Power density spectrum of the pseudo-noise spread signal
$$B_c= \frac{1}{T_c} \cdot \hspace{-0.03cm} \int_{-\infty }^{+\infty} \hspace{-0.03cm} {\it \Phi}_{c}(f)\hspace{0.1cm} {\rm d}f = \hspace{-0.03cm} \int_{-\infty }^{+\infty} \hspace{-0.03cm} {\rm sinc}^2 \left(f T_c \right )\hspace{0.1cm} {\rm d}f $$
$$\Rightarrow \hspace{0.3cm} B_c= \frac{1}{T_c}\hspace{0.15cm}\underline {= 10\,{\rm MHz}} \hspace{0.05cm}$$

The graph illustrates,

  • that  $B_c$  is given by the first zero of the  $\rm sinc^2$ function in the equivalent low-pass range,
  • but at the same time also gives the equivalent  (equal area)  bandwidth in the band-pass region.

(3)  Solutions 2 and 5  are correct:

  • The PDS  ${\it \Phi}_s(f)$  results from the convolution of  ${\it \Phi}_q(f)$  and  ${\it \Phi}_c(f)$.  This actually gives  $B_s = B_c + B$  for the bandwidth of the transmitted signal.
  • Since the spreading signal  $c(t) ∈ \{+1, –1\}$  multiplied by itself always gives the value  $1$,  naturally  $b(t) ≡ q(t)$  and consequently  $B_b = B$.
  • Obviously, the bandwidth  $B_b$  of the band compressed signal is not equal to  $2B_c + B$,  although the convolution  ${\it \Phi}_s(f) ∗ {\it \Phi}_c(f)$  suggests this.
  • This is due to the fact that the power density spectra must not be convolved, but the spectral functions  (amplitude spectra)  $S(f)$  and  $C(f)$  must be assumed, taking into account the phase relations.
  • Only then can the PDS  $B(f)$  be determined from  ${\it \Phi}_b(f)$.  Clearly,  the following is also true:   $C(f) ∗ C(f) = δ(f)$.

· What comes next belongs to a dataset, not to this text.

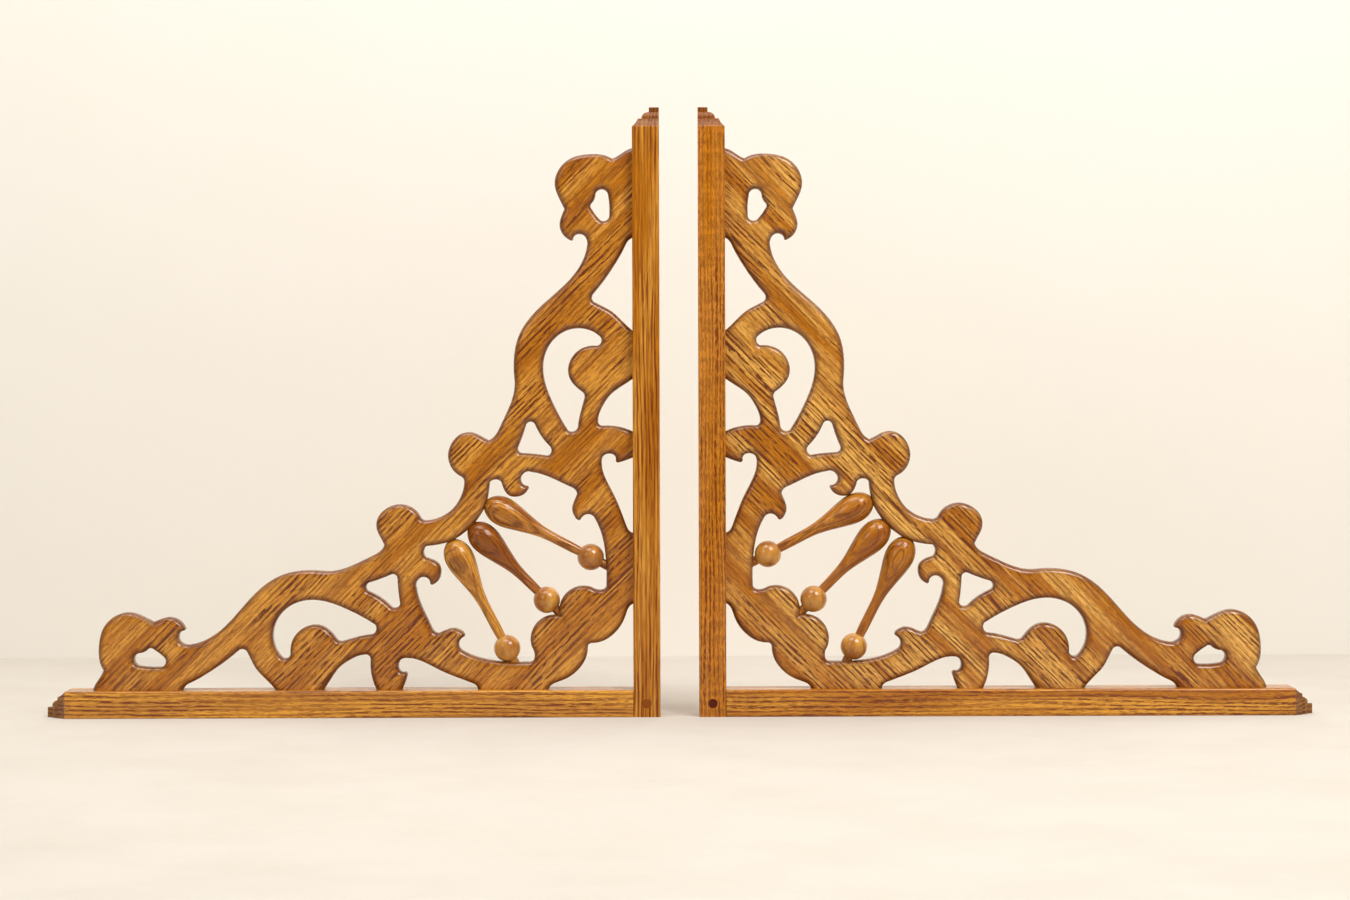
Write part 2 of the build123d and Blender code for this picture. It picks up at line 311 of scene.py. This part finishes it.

(4)  Only the  first solution  is correct.  The solution shall be clarified by the diagram at the end of the page:

  • In the upper diagram the PDS  ${\it \Phi}_i(f)$  of the narrowband interferer is approximated by two Dirac delta functions at  $±f_{\rm T}$  with weights  $P_{\rm I}/2$.   Also plotted is the bandwidth  $B = 0.1 \ \rm MHz$  (not quite true to scale).
  • The receiver-side multiplication with  $c(t)$  – actually with the function of the band compression,  at least with respect to the useful part of  $r(t)$ –  causes a band spreading with respect to the interference signal  $i(t)$.  Without considering the useful signal,  $b(t) = n(t) = i(t) · c(t)$.  It follows:
$${\it \Phi}_{n}(f) = {\it \Phi}_{i}(f) \star {\it \Phi}_{c}(f) = \frac{P_{\rm I}\cdot T_c}{2}\cdot {\rm sinc}^2 \left( (f - f_{\rm T}) \cdot T_c \right )+ \frac{P_{\rm I}\cdot T_c}{2}\cdot {\rm sinc}^2 \left( (f + f_{\rm T}) \cdot T_c \right ) \hspace{0.05cm}.$$
Power density spectra before and after band spreading
  • Note that  $n(t)$  is used here only as an abbreviation and does not denote AWGN noise.  
  • In a narrow range around the carrier frequency  $f_{\rm T} = 30 \ \rm MHz$,  the PDS  ${\it \Phi}_n(f)$  is almost constant.  Thus,  the interference power after band spreading is:
$$ P_{n} = P_{\rm I} \cdot T_c \cdot B = P_{\rm I}\cdot \frac{B}{B_c} = \frac{P_{\rm I}}{J}\hspace{0.05cm}. $$
  • This means:   The interference power is reduced by the factor  $J = T/T_c$  by band spreading,  which is why  $J$  is often called  "spreading gain".
  • However,  such a  "spreading gain"  is only given for a narrowband interferer.